Ce n’est pas bon signe
, parce que cela introduit dans l’idée de ce qu’est un enfant une dimension de production, que nous aurions préféré voir appliquer aux véhicules ou aux ordinateurs. Il est vrai qu’en lisant bien cette interview, elle révèle d’autres traits intéressants, ainsi quand elle explique que sa mère “déambulait avec des chaussures déglinguées plutôt que de me laisser aller avec des manuels usagés ”. Et ceci aussi, loin de formuler un jugement sur cette jeune fille ou sur les jeunes en général, en dit long sur la façon dont a évolué le monde des adolescents: à mon époque, acheter des livres usagés n’était pas un déshonneur mais aujourd’hui, il semble que ça le soit. Aujourd’hui, circuler sans avoir le sac à la mode ou les jeans de marque est inconcevable alors qu’avant celui qui pouvait circuler ainsi était l’exception. (...) Et cela ne pèse pas seulement sur le budget des familles, mais c’est devenu un tel impératif profondément ancré dans les foyers qu’on en arrive à faire des sacrifices pour le superflu des enfants, de façon à ce qu’ils puissent « paraître », et parce qu’il ne conviendrait pas qu’ils aient à rougir de se trimballer avec des livres usagés.


Comme il est clair que le tort fait à cette génération est l’œuvre de la génération précédente, et encore davantage de la génération antérieure, celle de ‘68 qui leur a fait croire que la vie n’a de valeur qu’à certaines conditions, les convainquant d’être des produits qui faute d'être performants seraient le plus souvent bons à renvoyer à l’expéditeur!
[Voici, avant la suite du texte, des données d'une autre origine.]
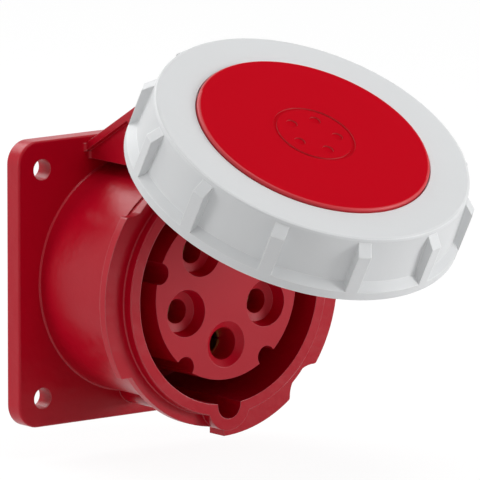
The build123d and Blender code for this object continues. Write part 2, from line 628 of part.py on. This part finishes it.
def locking_ring():
    """Bayonet ring with grip ribs outside and two lugs inside."""
    top = -RING_TOP
    bottom = -RING_BOTTOM
    body = turned([
        (HUB_RADIUS + HUB_FIT, -RING_LIP_TOP), (DISC_RADIUS + DISC_GAP, -RING_LIP_TOP),
        (DISC_RADIUS + DISC_GAP, top), (RING_TOP_RADIUS - RING_TOP_ROUND, top),
        (RING_TOP_RADIUS - 0.3 * RING_TOP_ROUND, top + 0.3 * RING_TOP_ROUND),
        (RING_TOP_RADIUS, top + RING_TOP_ROUND),
        (RING_TOP_RADIUS + RING_DRAFT, bottom - RIM_HEIGHT - RIM_SLOPE),
        (RIM_RADIUS, bottom - RIM_HEIGHT), (RIM_RADIUS, bottom - EDGE_BREAK),
        (RIM_RADIUS - EDGE_BREAK, bottom), (RING_INNER, bottom),
        (RING_INNER, -RING_LIP_UNDER), (HUB_RADIUS + HUB_FIT, -RING_LIP_UNDER)])
    for number in range(RIB_COUNT):
        body += ring_rib(RIB_PHASE + number * 360 / RIB_COUNT)
    for turn in (0, 180):
        lug = sector(LUG_RADIUS, RING_INNER + RING_SKIRT / 2, LUG_START + turn, LUG_START + LUG_ANGLE + turn)
        body += slab(lug, bottom - LUG_THICK, bottom)
    return body


def save(name, shape):
    """Write one node's solids."""
    solids = shape if isinstance(shape, list) else [shape]
    pieces = [solid for item in solids for solid in item.solids()]
    whole = pieces[0] if len(pieces) == 1 else Compound(children=pieces)
    export_step(whole, os.path.join("parts", name + ".step"))


save("flange_housing", flange_housing())
save("contact_insert", contact_insert())
save("contact_carrier", contact_carrier())
for contact_name, (contact_angle, contact_pin) in CONTACTS.items():
    save("contact_" + contact_name, contact(contact_angle, contact_pin))
    save("contact_spring_" + contact_name, contact_spring(contact_angle, contact_pin))
save("terminal_screws", terminal_screws())
save("carrier_screws", carrier_screws())
save("flange_gasket", flange_gasket())
save("hinge_pin", hinge_pin())
save("lid_cap", opened(lid_cap()))
save("lid_disc", opened(lid_disc()))
save("lid_gasket", opened(lid_gasket()))
save("locking_ring", opened(locking_ring()))
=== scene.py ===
import bpy
import bmesh
from math import cos, radians, sin
from mathutils import Matrix, Vector

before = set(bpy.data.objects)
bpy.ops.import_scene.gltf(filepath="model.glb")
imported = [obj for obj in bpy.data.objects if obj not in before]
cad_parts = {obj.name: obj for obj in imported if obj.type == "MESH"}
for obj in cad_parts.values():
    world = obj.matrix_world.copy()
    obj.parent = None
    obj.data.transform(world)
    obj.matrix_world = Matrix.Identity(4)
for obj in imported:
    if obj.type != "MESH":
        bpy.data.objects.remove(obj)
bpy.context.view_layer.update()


# The table and its light. The socket is held, as on its panel, over a wide sheet of white paper
# that the shut ring just clears. One large soft box hangs above it, two stand at its left and
# right, and one behind it lights the upper edges.
FLOOR_HEIGHT = -0.046
SHEET_HALF = 12.0
PAPER_TONES = ((0.80, 0.80, 0.80, 1), (0.84, 0.84, 0.84, 1))
FIBRE_SIZE = 300.0
PAPER_GLOW = 1.08
GLOW_SHARE = 0.86
ROOM_LIGHT = 0.29


def soft_box(name, place, aim, size, power):
    """Area lamp that points from its place at an aim."""
    lamp = bpy.data.lights.new(name, "AREA")
    lamp.shape = "RECTANGLE"
    lamp.size = size[0]
    lamp.size_y = size[1]
    lamp.energy = power
    holder = bpy.data.objects.new(name, lamp)
    holder.matrix_world = Matrix.Translation(place) @ (
        Vector(place) - Vector(aim)).to_track_quat("Z", "Y").to_matrix().to_4x4()
    bpy.context.scene.collection.objects.link(holder)


def looked_at(tree):
    """Value that is 1 where the camera, a reflection or a clear view meets the surface."""
    path = tree.nodes.new("ShaderNodeLightPath")
    first = tree.nodes.new("ShaderNodeMath")
    first.operation = "MAXIMUM"
    tree.links.new(path.outputs["Is Camera Ray"], first.inputs[0])
    tree.links.new(path.outputs["Is Glossy Ray"], first.inputs[1])
    second = tree.nodes.new("ShaderNodeMath")
    second.operation = "MAXIMUM"
    tree.links.new(first.outputs["Value"], second.inputs[0])
    tree.links.new(path.outputs["Is Transmission Ray"], second.inputs[1])
    return second.outputs["Value"]


paper = bpy.data.materials.new("white_paper")
paper.use_nodes = True
tree = paper.node_tree
paper_shader = tree.nodes["Principled BSDF"]
paper_shader.inputs["Roughness"].default_value = 0.9
paper_shader.inputs["Specular IOR Level"].default_value = 0.0
fibre = tree.nodes.new("ShaderNodeTexNoise")
fibre.inputs["Scale"].default_value = FIBRE_SIZE
where = tree.nodes.new("ShaderNodeTexCoord")
tree.links.new(where.outputs["Object"], fibre.inputs["Vector"])
paper_tone = tree.nodes.new("ShaderNodeMix")
paper_tone.data_type = "RGBA"
paper_tone.inputs["A"].default_value = PAPER_TONES[0]
paper_tone.inputs["B"].default_value = PAPER_TONES[1]
tree.links.new(fibre.outputs["Fac"], paper_tone.inputs["Factor"])
tree.links.new(paper_tone.outputs["Result"], paper_shader.inputs["Base Color"])
glow = tree.nodes.new("ShaderNodeEmission")
glow.inputs["Strength"].default_value = PAPER_GLOW
share = tree.nodes.new("ShaderNodeMath")
share.operation = "MULTIPLY"
share.inputs[1].default_value = GLOW_SHARE
tree.links.new(looked_at(tree), share.inputs[0])
blend = tree.nodes.new("ShaderNodeMixShader")
tree.links.new(share.outputs["Value"], blend.inputs["Fac"])
tree.links.new(paper_shader.outputs["BSDF"], blend.inputs[1])
tree.links.new(glow.outputs["Emission"], blend.inputs[2])
tree.links.new(blend.outputs["Shader"], tree.nodes["Material Output"].inputs["Surface"])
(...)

Tout le reste, y compris la pornographie dans les rapports, n’en est qu’une conséquence. Les médias sont bien peu crédibles quand ils se font aujourd’hui les nouveaux champions de la pudeur et de la décence, sortant subitement de leur sommeil, et faisant comme si l’outrage à la décence n’était pas évident et manifeste depuis tant d’années! Et qu’il soit bien clair qu'il ne s'agit pas le moins du monde d'excuser de quelque façon que ce soit ceux qui défrayent actuellement la chronique.